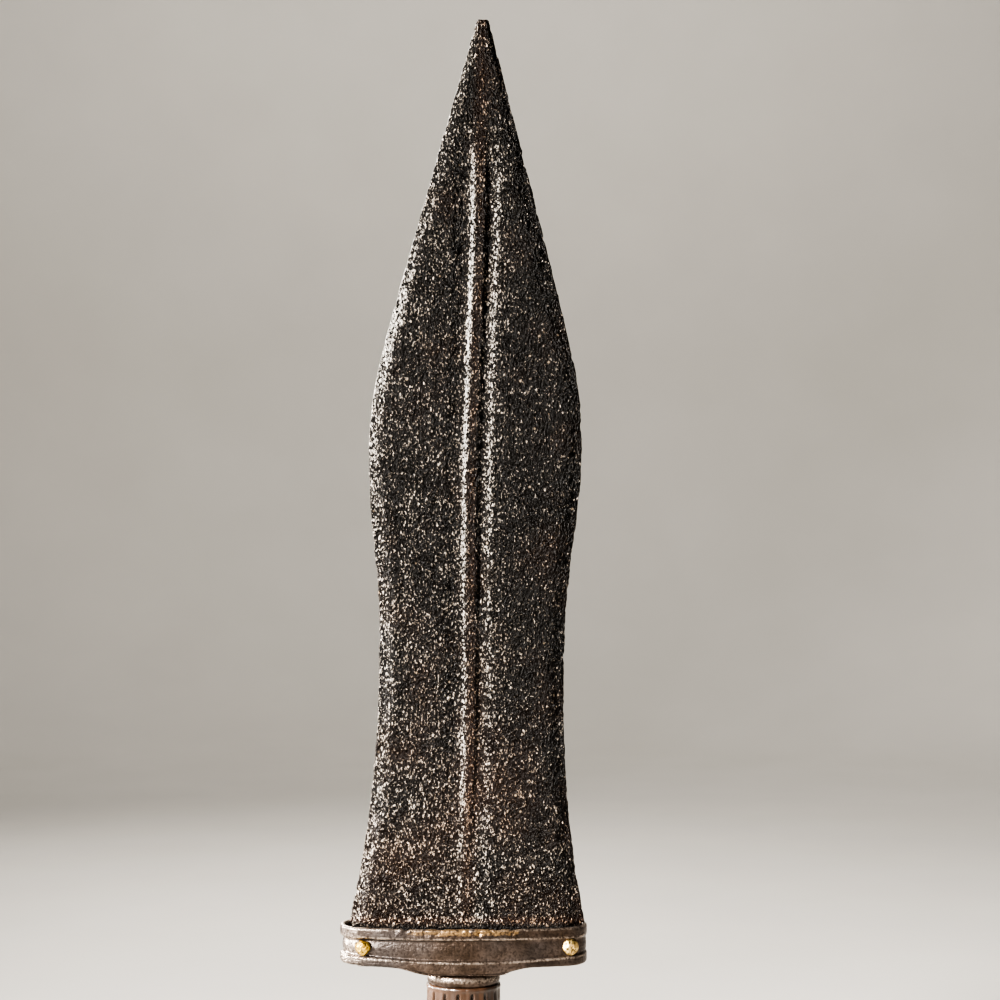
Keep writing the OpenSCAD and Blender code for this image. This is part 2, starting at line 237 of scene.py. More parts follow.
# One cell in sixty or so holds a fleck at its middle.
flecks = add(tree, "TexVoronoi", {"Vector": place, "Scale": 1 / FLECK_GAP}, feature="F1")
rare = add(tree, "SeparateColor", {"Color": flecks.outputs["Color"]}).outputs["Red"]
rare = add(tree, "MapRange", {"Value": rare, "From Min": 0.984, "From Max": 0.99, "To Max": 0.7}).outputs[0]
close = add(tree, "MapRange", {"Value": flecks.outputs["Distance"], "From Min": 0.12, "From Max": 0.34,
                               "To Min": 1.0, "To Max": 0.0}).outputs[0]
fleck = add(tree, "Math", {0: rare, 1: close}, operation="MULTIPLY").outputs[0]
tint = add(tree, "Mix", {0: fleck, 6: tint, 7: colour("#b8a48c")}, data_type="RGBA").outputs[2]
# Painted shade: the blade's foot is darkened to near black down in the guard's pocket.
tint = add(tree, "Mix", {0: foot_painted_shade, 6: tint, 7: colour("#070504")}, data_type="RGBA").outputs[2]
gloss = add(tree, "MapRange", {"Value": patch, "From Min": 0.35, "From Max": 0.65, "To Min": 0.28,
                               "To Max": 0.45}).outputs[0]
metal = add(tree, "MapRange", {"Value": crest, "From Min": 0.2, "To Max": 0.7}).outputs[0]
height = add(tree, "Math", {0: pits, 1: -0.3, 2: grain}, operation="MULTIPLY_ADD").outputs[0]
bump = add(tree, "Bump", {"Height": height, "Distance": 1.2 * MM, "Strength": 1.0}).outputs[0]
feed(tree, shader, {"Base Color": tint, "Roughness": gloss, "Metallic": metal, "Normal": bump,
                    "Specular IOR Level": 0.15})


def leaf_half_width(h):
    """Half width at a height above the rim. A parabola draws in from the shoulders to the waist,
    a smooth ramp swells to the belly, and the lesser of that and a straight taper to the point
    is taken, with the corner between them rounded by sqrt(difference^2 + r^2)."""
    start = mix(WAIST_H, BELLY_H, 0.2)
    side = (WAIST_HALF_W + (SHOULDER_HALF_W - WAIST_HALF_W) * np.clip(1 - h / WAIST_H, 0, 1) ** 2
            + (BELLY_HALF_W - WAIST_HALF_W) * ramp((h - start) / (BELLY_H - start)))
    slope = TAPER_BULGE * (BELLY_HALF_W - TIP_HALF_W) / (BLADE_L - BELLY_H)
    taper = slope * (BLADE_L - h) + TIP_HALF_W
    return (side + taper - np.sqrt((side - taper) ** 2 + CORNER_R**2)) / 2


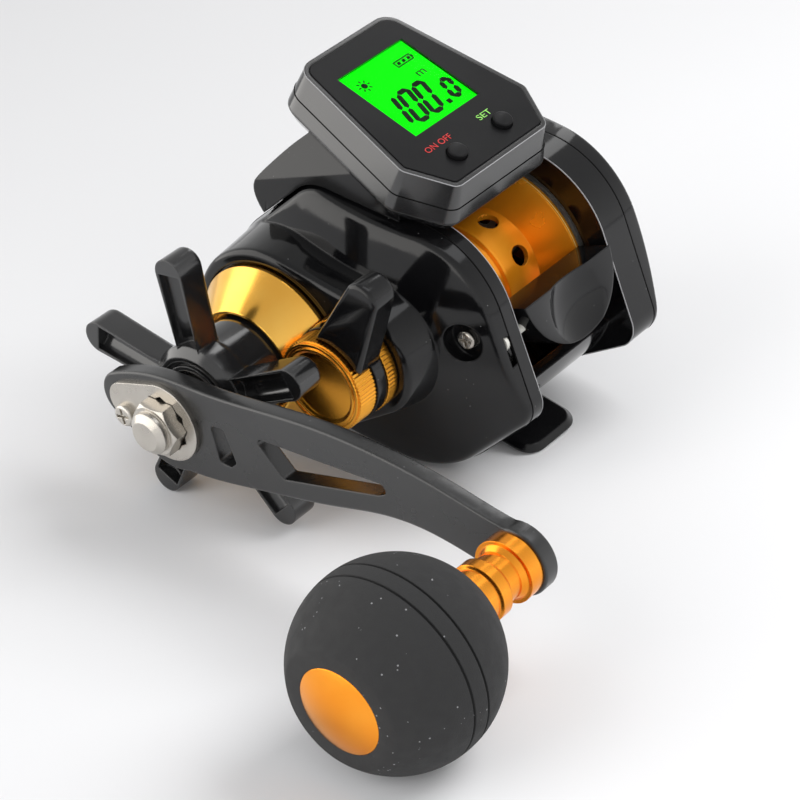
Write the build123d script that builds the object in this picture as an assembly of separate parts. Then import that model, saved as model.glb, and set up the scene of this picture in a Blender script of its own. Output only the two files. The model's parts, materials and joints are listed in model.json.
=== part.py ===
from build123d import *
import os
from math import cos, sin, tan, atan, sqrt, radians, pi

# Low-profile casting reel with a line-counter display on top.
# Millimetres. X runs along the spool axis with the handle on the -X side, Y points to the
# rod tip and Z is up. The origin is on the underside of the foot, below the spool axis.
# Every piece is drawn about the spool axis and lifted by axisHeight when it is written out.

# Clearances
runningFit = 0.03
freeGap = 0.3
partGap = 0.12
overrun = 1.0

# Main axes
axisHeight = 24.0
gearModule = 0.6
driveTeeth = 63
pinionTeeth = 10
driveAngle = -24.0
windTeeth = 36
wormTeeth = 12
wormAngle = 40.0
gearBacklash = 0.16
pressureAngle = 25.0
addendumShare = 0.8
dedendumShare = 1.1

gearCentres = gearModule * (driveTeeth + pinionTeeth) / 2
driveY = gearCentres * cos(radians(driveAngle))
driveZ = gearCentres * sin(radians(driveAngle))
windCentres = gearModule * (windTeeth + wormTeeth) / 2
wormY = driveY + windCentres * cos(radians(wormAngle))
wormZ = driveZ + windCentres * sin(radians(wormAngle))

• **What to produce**
All of the entries above should be written out again exactly.

• **Response below**
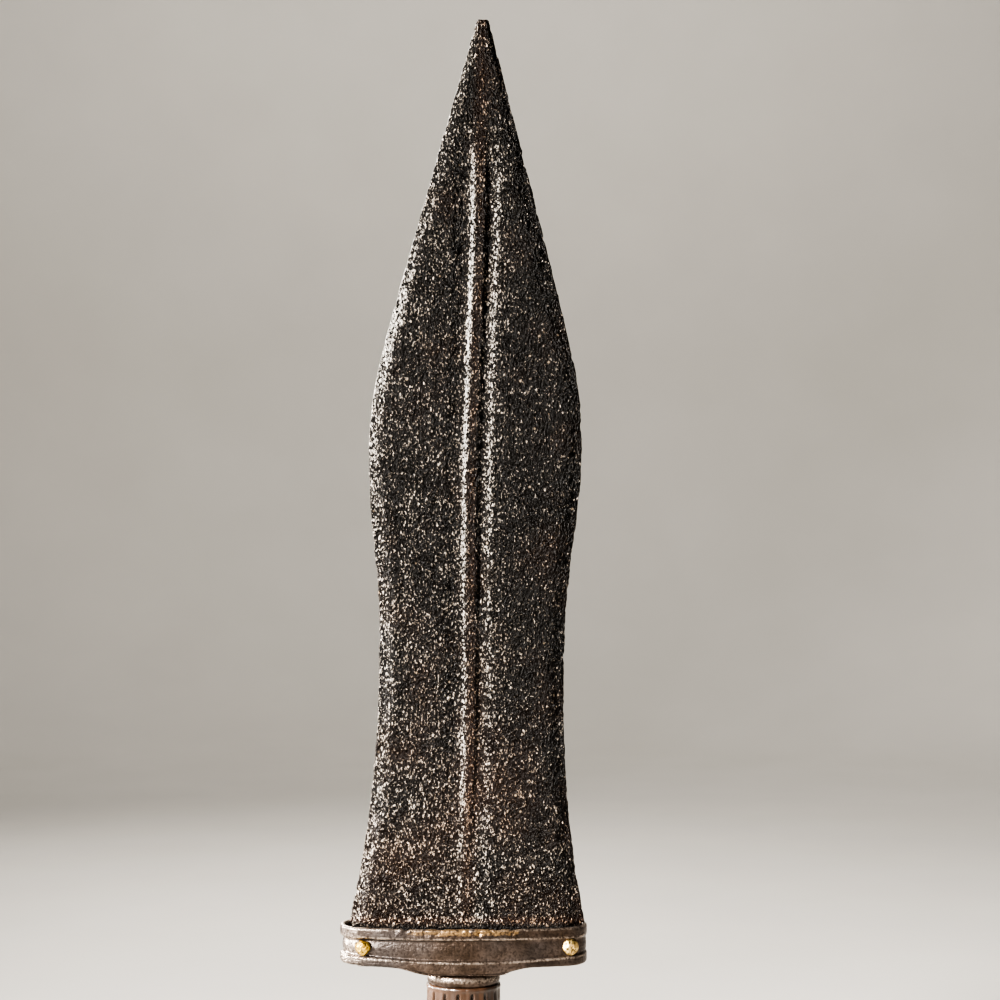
Keep writing the OpenSCAD and Blender code for this image. This is part 2, starting at line 237 of scene.py. More parts follow.
# One cell in sixty or so holds a fleck at its middle.
flecks = add(tree, "TexVoronoi", {"Vector": place, "Scale": 1 / FLECK_GAP}, feature="F1")
rare = add(tree, "SeparateColor", {"Color": flecks.outputs["Color"]}).outputs["Red"]
rare = add(tree, "MapRange", {"Value": rare, "From Min": 0.984, "From Max": 0.99, "To Max": 0.7}).outputs[0]
close = add(tree, "MapRange", {"Value": flecks.outputs["Distance"], "From Min": 0.12, "From Max": 0.34,
                               "To Min": 1.0, "To Max": 0.0}).outputs[0]
fleck = add(tree, "Math", {0: rare, 1: close}, operation="MULTIPLY").outputs[0]
tint = add(tree, "Mix", {0: fleck, 6: tint, 7: colour("#b8a48c")}, data_type="RGBA").outputs[2]
# Painted shade: the blade's foot is darkened to near black down in the guard's pocket.
tint = add(tree, "Mix", {0: foot_painted_shade, 6: tint, 7: colour("#070504")}, data_type="RGBA").outputs[2]
gloss = add(tree, "MapRange", {"Value": patch, "From Min": 0.35, "From Max": 0.65, "To Min": 0.28,
                               "To Max": 0.45}).outputs[0]
metal = add(tree, "MapRange", {"Value": crest, "From Min": 0.2, "To Max": 0.7}).outputs[0]
height = add(tree, "Math", {0: pits, 1: -0.3, 2: grain}, operation="MULTIPLY_ADD").outputs[0]
bump = add(tree, "Bump", {"Height": height, "Distance": 1.2 * MM, "Strength": 1.0}).outputs[0]
feed(tree, shader, {"Base Color": tint, "Roughness": gloss, "Metallic": metal, "Normal": bump,
                    "Specular IOR Level": 0.15})


def leaf_half_width(h):
    """Half width at a height above the rim. A parabola draws in from the shoulders to the waist,
    a smooth ramp swells to the belly, and the lesser of that and a straight taper to the point
    is taken, with the corner between them rounded by sqrt(difference^2 + r^2)."""
    start = mix(WAIST_H, BELLY_H, 0.2)
    side = (WAIST_HALF_W + (SHOULDER_HALF_W - WAIST_HALF_W) * np.clip(1 - h / WAIST_H, 0, 1) ** 2
            + (BELLY_HALF_W - WAIST_HALF_W) * ramp((h - start) / (BELLY_H - start)))
    slope = TAPER_BULGE * (BELLY_HALF_W - TIP_HALF_W) / (BLADE_L - BELLY_H)
    taper = slope * (BLADE_L - h) + TIP_HALF_W
    return (side + taper - np.sqrt((side - taper) ** 2 + CORNER_R**2)) / 2


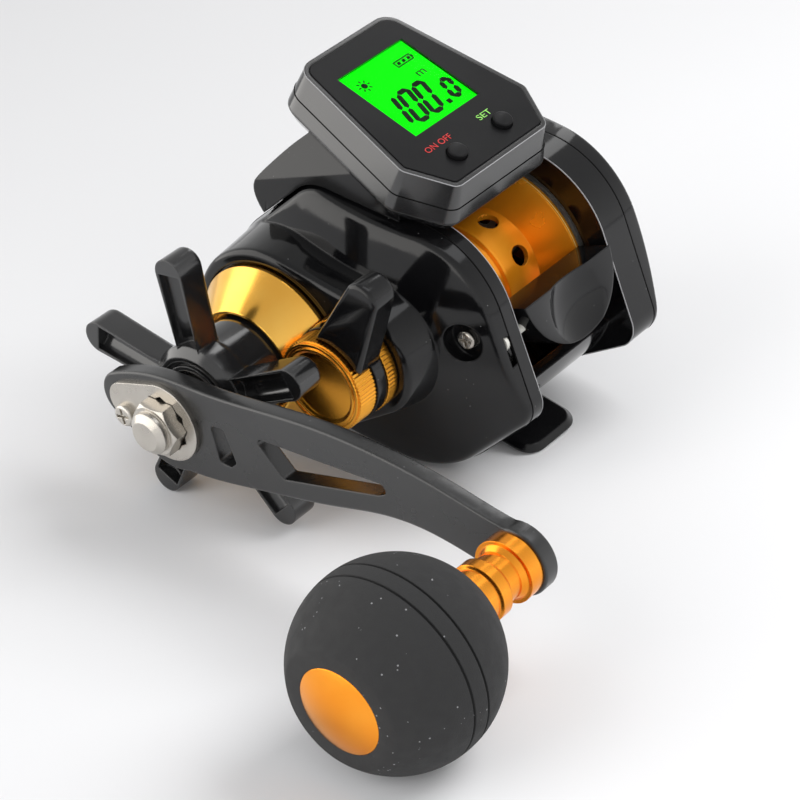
Write the build123d script that builds the object in this picture as an assembly of separate parts. Then import that model, saved as model.glb, and set up the scene of this picture in a Blender script of its own. Output only the two files. The model's parts, materials and joints are listed in model.json.
=== part.py ===
from build123d import *
import os
from math import cos, sin, tan, atan, sqrt, radians, pi

# Low-profile casting reel with a line-counter display on top.
# Millimetres. X runs along the spool axis with the handle on the -X side, Y points to the
# rod tip and Z is up. The origin is on the underside of the foot, below the spool axis.
# Every piece is drawn about the spool axis and lifted by axisHeight when it is written out.

# Clearances
runningFit = 0.03
freeGap = 0.3
partGap = 0.12
overrun = 1.0

# Main axes
axisHeight = 24.0
gearModule = 0.6
driveTeeth = 63
pinionTeeth = 10
driveAngle = -24.0
windTeeth = 36
wormTeeth = 12
wormAngle = 40.0
gearBacklash = 0.16
pressureAngle = 25.0
addendumShare = 0.8
dedendumShare = 1.1

gearCentres = gearModule * (driveTeeth + pinionTeeth) / 2
driveY = gearCentres * cos(radians(driveAngle))
driveZ = gearCentres * sin(radians(driveAngle))
windCentres = gearModule * (windTeeth + wormTeeth) / 2
wormY = driveY + windCentres * cos(radians(wormAngle))
wormZ = driveZ + windCentres * sin(radians(wormAngle))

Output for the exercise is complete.